Wednesday, March 31, 2010

Sky ordered to sell sports channels at wholesale price.

Ofcom have ordered Rupert Murdoch to sell Sky Sports to other broadcasters at a wholesale price.

Ofcom said its decision, after a three-year investigation into the industry, would ensure "fair and effective competition".

Parent company BSkyB immediately said it would challenge Ofcom's conclusions before the Competition Appeal Tribunal.

It said today: "Ofcom has concluded that Sky has market power in the wholesale provision of premium channels. Ofcom has also concluded that Sky exploits this market power by restricting the distribution of its premium channels to rival pay TV providers. This prevents fair and effective competition, reduces consumer choice and holds back innovation and investment by Sky's rivals.

"Today's decisions are therefore designed to ensure fair and effective competition which should lead to greater investment, innovation and choice for consumers."

Sky has almost monopoly control when it comes to cable TV services in Britain, and I find this decision by Ofcom especially interesting because there are rumours that David Cameron has done a deal with Rupert Murdoch, which gives the Tory party the support of Murdoch's newspapers, in return for Cameron seeing off what Murdoch views as the threats from Ofcom.

And the links between Tory changes in policy and the wishes of the Murdoch family have become blatantly obvious:

In April 2008, James Murdoch complained bitterly about the media regulator Ofcom in his first major speech after taking over as chief executive of News Corporation in Europe and Asia. The following year, David Cameron announced that a Conservative government would cut Ofcom down to size.

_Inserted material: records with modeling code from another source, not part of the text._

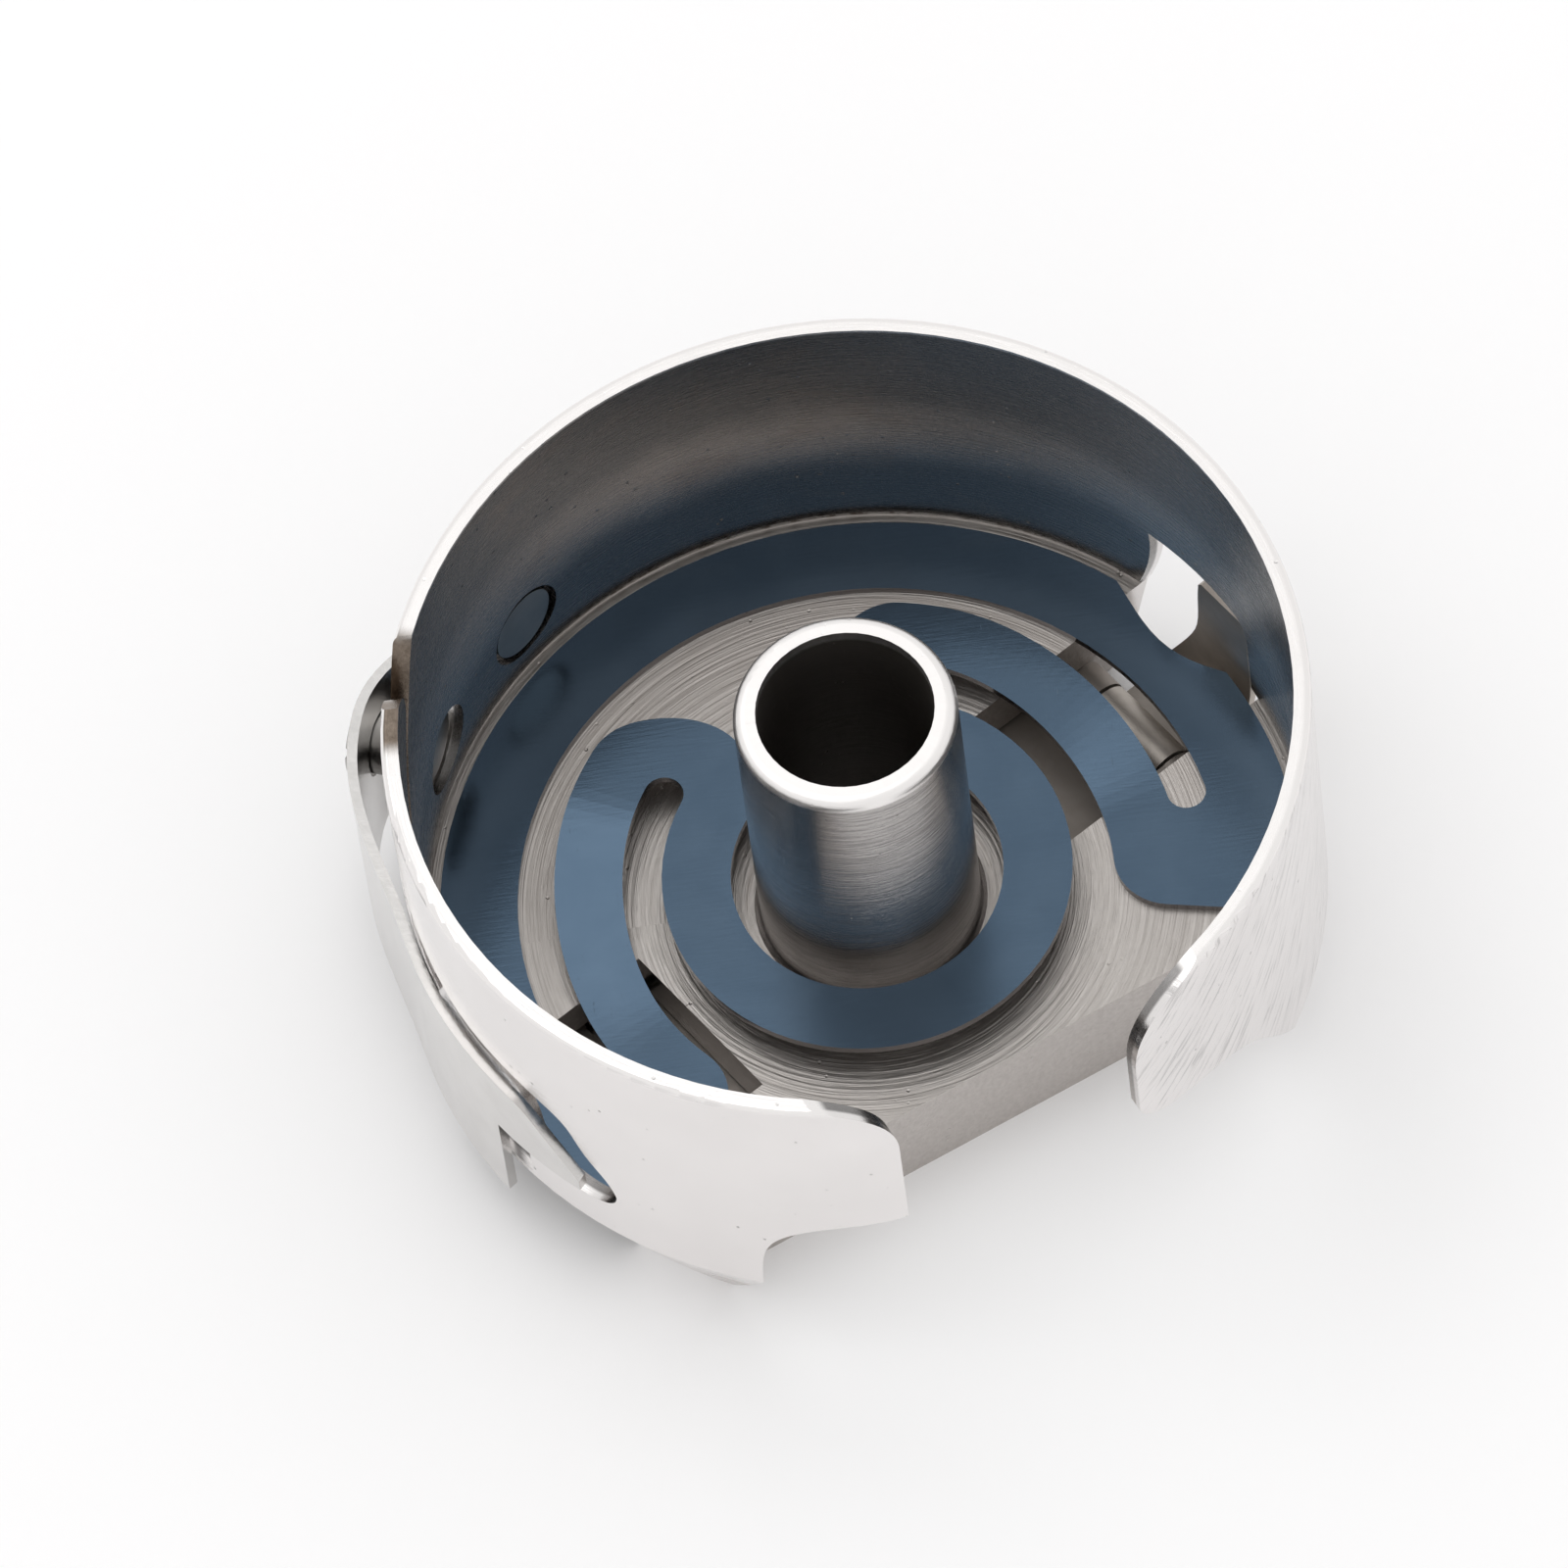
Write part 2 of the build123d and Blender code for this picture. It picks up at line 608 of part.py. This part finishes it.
horn_start = hinge_reach + hinge_barrel_radius + 0.12
with BuildPart() as latch_lever:
    plate_end = hinge_reach - hinge_barrel_radius - 0.35
    plate_length = plate_end + lever_tip_reach - latch_half_width
    with BuildSketch(flat_plane(latch_azimuth, lever_bottom)):
        with Locations((plate_end - plate_length / 2, 0)):
            Rectangle(plate_length, 2 * latch_half_width)
        with Locations((latch_half_width - lever_tip_reach, 0)):
            Circle(latch_half_width)
        Circle(latch_disc_radius)
        tongue_length = horn_start - plate_end
        with Locations((plate_end + tongue_length / 2, 0)):
            Rectangle(tongue_length + 0.6, 2 * tongue_half_width)
        Circle(lever_stud_hole_radius, mode=Mode.SUBTRACT)
    extrude(amount=lever_thickness)
    with BuildSketch(radial_plane(latch_azimuth).offset(-tongue_half_width)):
        with Locations((hinge_reach, hinge_height)):
            Circle(hinge_barrel_radius)
    extrude(amount=2 * tongue_half_width)
    horn_inside = [
        (horn_start, hinge_height - 0.05),
        (outer_radius - 1.45, hinge_height + 0.1),
        (outer_radius - 0.83, hinge_height + 0.85),
        (outer_radius - 0.53, hinge_height + 2.2),
        (outer_radius - 0.44, horn_height),
    ]
    horn_outside = [
        (outer_radius - 0.14, horn_height),
        (outer_radius - 0.27, hinge_height + 2.15),
        (outer_radius - 0.78, hinge_height + 0.5),
        (outer_radius - 1.4, hinge_height - 0.4),
        (horn_start, lever_bottom),
    ]
    horn_right = horn_window_gap - window_half_width
    with BuildSketch(radial_plane(latch_azimuth).offset(-horn_right - horn_foot_width)):
        with BuildLine():
            Spline(*horn_inside)
            Line(horn_inside[-1], horn_outside[0])
            Spline(*horn_outside)
            Line(horn_outside[-1], horn_inside[0])
        make_face()
    extrude(amount=horn_foot_width)
    horn_left = horn_right + horn_width
    foot_left = horn_right + horn_foot_width
    horn_side = [
        (foot_left, horn_height - 4.15),
        (foot_left - 0.4, horn_height - 3.35),
        (foot_left - 0.8, horn_height - 2.35),
        (horn_left, horn_height - 1.1),
        (horn_left, horn_height - 0.1),
    ]
    right_shoulder = (horn_right, horn_height - horn_corner_radius)
    right_top = (horn_right + horn_corner_radius, horn_height)
    with BuildSketch(wall_view(latch_azimuth, hinge_reach)) as beside_horn:
        with BuildLine():
            Spline(*horn_side)
            Polyline(
                horn_side[-1],
                (horn_left - 0.1, horn_height),
                (horn_left - 0.1, horn_height + 1),
                (foot_left + 1, horn_height + 1),
                (foot_left + 1, horn_side[0][1]),
                horn_side[0],
            )
        make_face()
        with BuildLine():
            RadiusArc(right_shoulder, right_top, horn_corner_radius)
            Polyline(
                right_top,
                (right_top[0], horn_height + 1),
                (horn_right - 1, horn_height + 1),
                (horn_right - 1, right_shoulder[1]),
                right_shoulder,
            )
        make_face()
    extrude(beside_horn.sketch, amount=cut_reach - hinge_reach, mode=Mode.SUBTRACT)
    with BuildSketch(radial_plane(latch_azimuth).offset(-latch_half_width - 1)):
        with Locations((hinge_reach, hinge_height)):
            Circle(hinge_pin_radius + hinge_pin_clearance)
    extrude(amount=2 * latch_half_width + 2, mode=Mode.SUBTRACT)
latch_lever.part.label = "latch_lever"


with BuildPart() as lever_hinge_pin:
    with BuildSketch(radial_plane(latch_azimuth).offset(-latch_half_width)):
        with Locations((hinge_reach, hinge_height)):
            Circle(hinge_pin_radius)
    extrude(amount=2 * latch_half_width)
lever_hinge_pin.part.label = "lever_hinge_pin"


# Return spring of the slide, between the lug and the end of its pocket

with BuildPart() as latch_coil_spring:
    coil_start = -lug_reach + lug_length + coil_wire_diameter / 2 + 0.02
    coil_length = -spring_stop_reach - coil_wire_diameter / 2 - 0.02 - coil_start
    coil_origin = flat_plane(latch_azimuth, coil_height).from_local_coords((coil_start, coil_side, 0))
    coil_axis = flat_plane(latch_azimuth, 0).x_dir
    with BuildLine() as coil_path:
        Helix(
            pitch=coil_length / coil_turns,
            height=coil_length,
            radius=coil_radius - coil_wire_diameter / 2,
            center=coil_origin,
            direction=coil_axis,
        )
    with BuildSketch(coil_path.line ^ 0):
        Circle(coil_wire_diameter / 2)
    sweep(is_frenet=True)
latch_coil_spring.part.label = "latch_coil_spring"


os.makedirs("parts", exist_ok=True)
for piece in (
    case_body,
    centre_tube,
    anti_spin_spring,
    tension_spring,
    fixing_screw,
    tension_screw,
    latch_slide,
    latch_lever,
    lever_hinge_pin,
    latch_coil_spring,
):
    export_step(piece.part, f"parts/{piece.part.label}.step")
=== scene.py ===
"""Looks for the bobbin case: metal finishes, studio floor, light and camera. Lengths are metres."""

import json
from math import cos, radians, sin

import bpy
from mathutils import Matrix, Vector


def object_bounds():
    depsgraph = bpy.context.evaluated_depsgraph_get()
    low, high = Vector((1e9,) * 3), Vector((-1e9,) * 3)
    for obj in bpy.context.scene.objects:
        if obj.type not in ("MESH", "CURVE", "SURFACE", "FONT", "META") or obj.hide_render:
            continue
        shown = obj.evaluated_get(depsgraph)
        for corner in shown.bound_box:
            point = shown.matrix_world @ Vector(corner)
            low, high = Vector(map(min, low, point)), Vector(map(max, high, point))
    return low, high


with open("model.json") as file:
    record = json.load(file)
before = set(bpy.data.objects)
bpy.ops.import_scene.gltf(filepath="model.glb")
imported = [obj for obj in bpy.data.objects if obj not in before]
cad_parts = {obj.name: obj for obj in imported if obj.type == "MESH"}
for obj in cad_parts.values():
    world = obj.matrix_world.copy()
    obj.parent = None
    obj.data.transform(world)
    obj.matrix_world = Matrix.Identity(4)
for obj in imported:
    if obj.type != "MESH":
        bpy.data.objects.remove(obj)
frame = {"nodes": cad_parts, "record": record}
cad_low, cad_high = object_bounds()
nodes = frame["nodes"]

# Levels and radii of the case that the finishes follow, in millimetres
rim_level = 12.1
floor_level = 3.0
mid_wall_radius = 11.55
mid_tube_radius = 2.55


# Small helpers for shader nodes

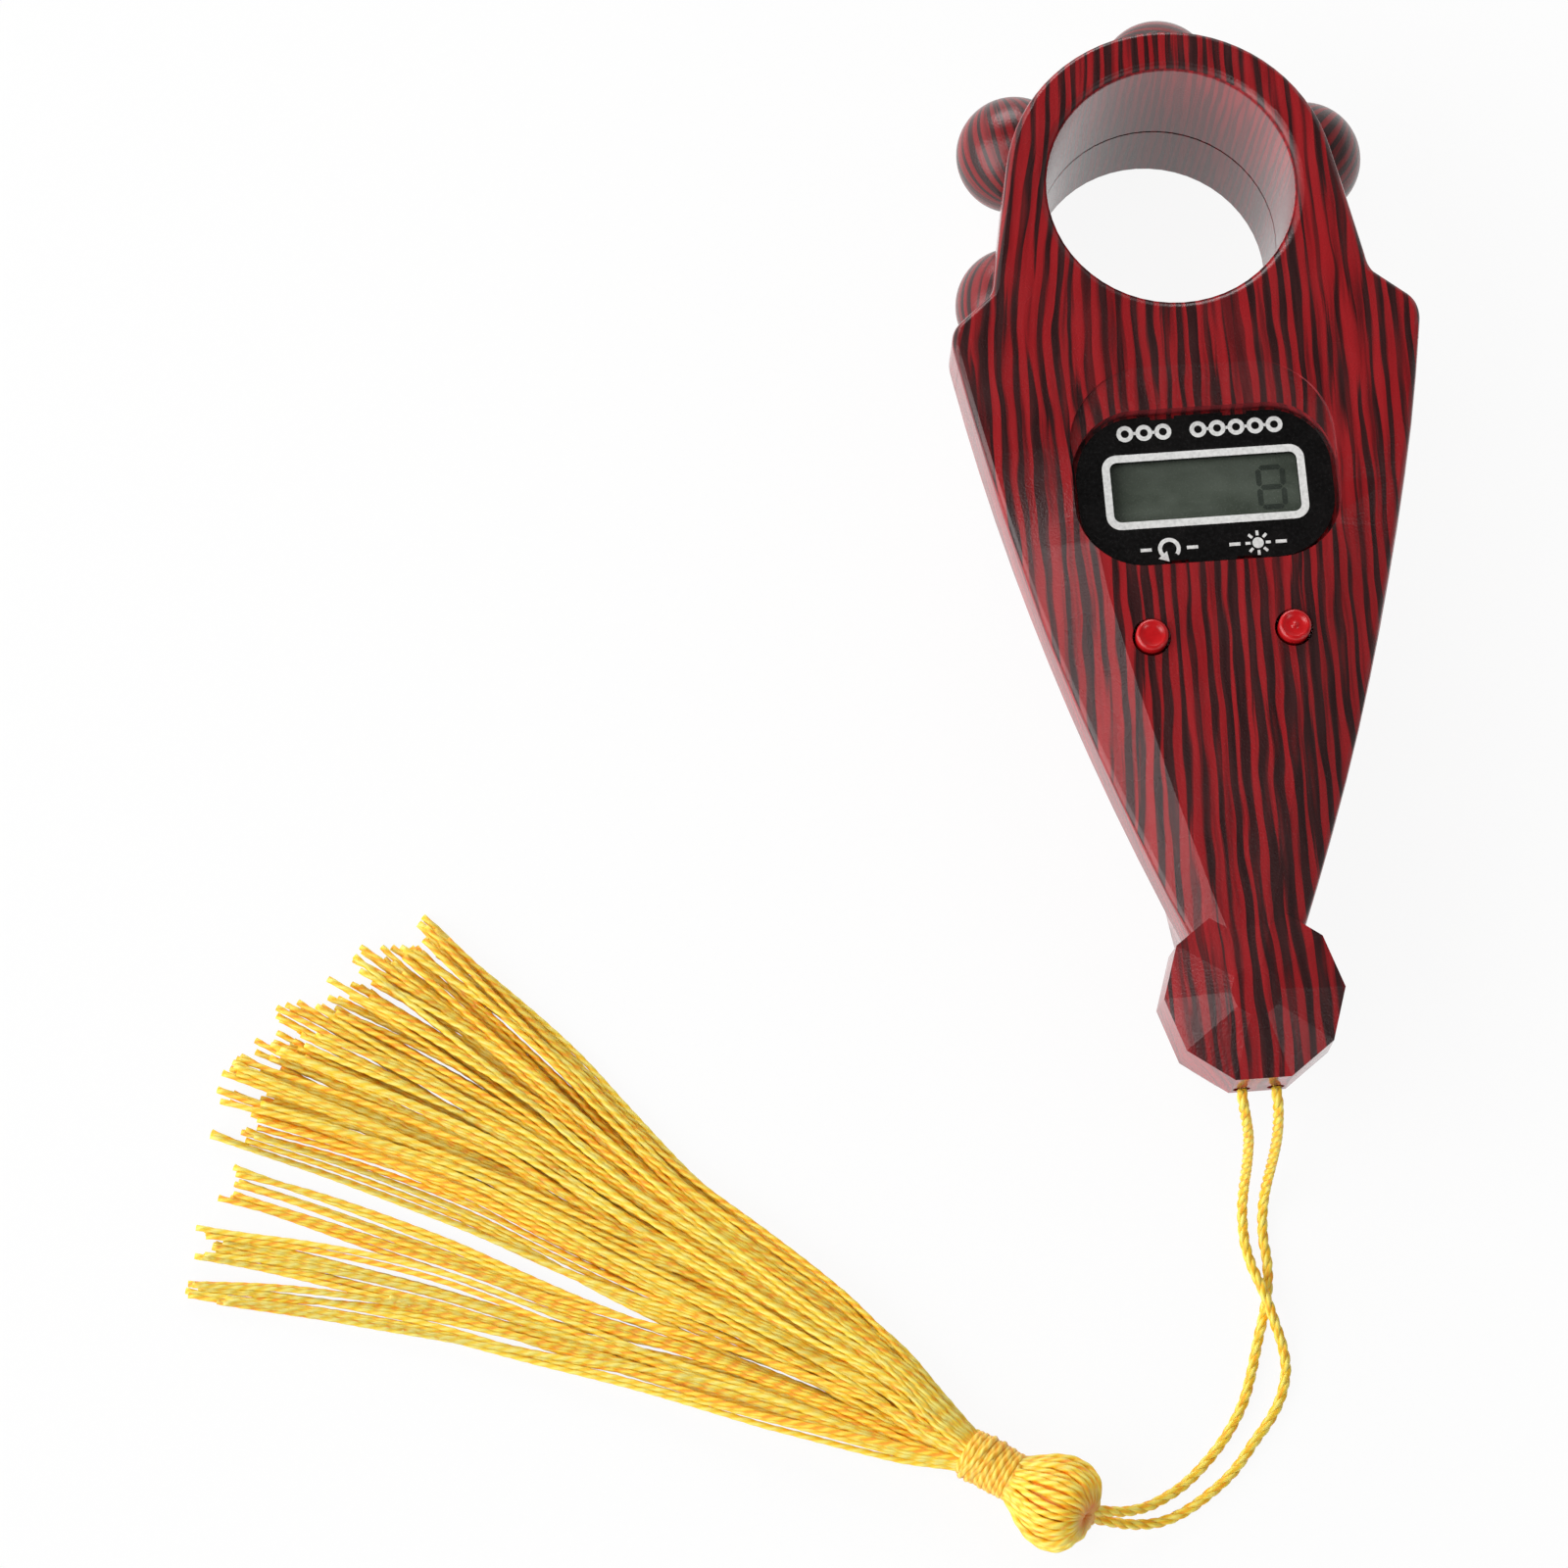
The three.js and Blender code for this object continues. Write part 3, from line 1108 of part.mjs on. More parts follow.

Last summer James Murdoch attacked the "abysmal record" of the BBC Trust – the body created by Labour to over see the BBC – in a lecture he gave at the Edinburgh Festival, singling out its "total failure" to stop the BBC buying the Lonely Planet travel guides, a takeover that Murdoch denounced as an "egregious" invasion of private enterprise by the state. Less than two months later, Jeremy Hunt promised that the Tories would abolish the Trust.

In the same lecture, Murdoch complained that BBC performers like Jonathan Ross are being paid salaries that "no commercial competitor can afford". He had barely uttered the words before Ed Vaizey, a shadow media minister, promised that a Tory government would compel the BBC to publish the salaries of its top performers.

So Murdoch will take this to appeal and try to play out the clock until Cameron's Tories get elected and then the Tories will proceed to do whatever he wishes them to do so that Sky's monopoly can be maintained.

There's nothing surprising in Murdoch's behaviour, but it does seem a little odd that a Tory party who would have us believe they believe in the free markets and competition find themselves fighting to maintain Murdoch's monopoly.

It's yet another example that Cameron will ditch any principle if he thinks it will get him into Downing Street.

Click here for full article.

2 comments:

daveawayfromhome said...

Foriegn-born Rupert Murdoch in league with conservatives in an effort to gather yet more power in a country not his own?
Shocking!
Oh, wait. No it's not. In fact, it sounds eerily familiar...
Back in the 90s, after the Republicans took over following the Contract With America, Murdoch got a tax cut for FOX worth millions. At the same time, the GOP was cutting funding to Public Broadcasting (by millions) because it was "too liberal". We see how that worked out.

What I dont get is why ordinary people dont march in the streets demanding his head, there or here in the States.

Does anyone ever ask why doesnt the BNP complain against him? I mean, isnt he a foriegner come to England to take jobs (like at the BBC Trust)? (Dont worry, I know the answer).

Kel said...

It is eerily familiar, isn't it Dave. Conservatives of every stripe bend over backwards as long as his papers support them.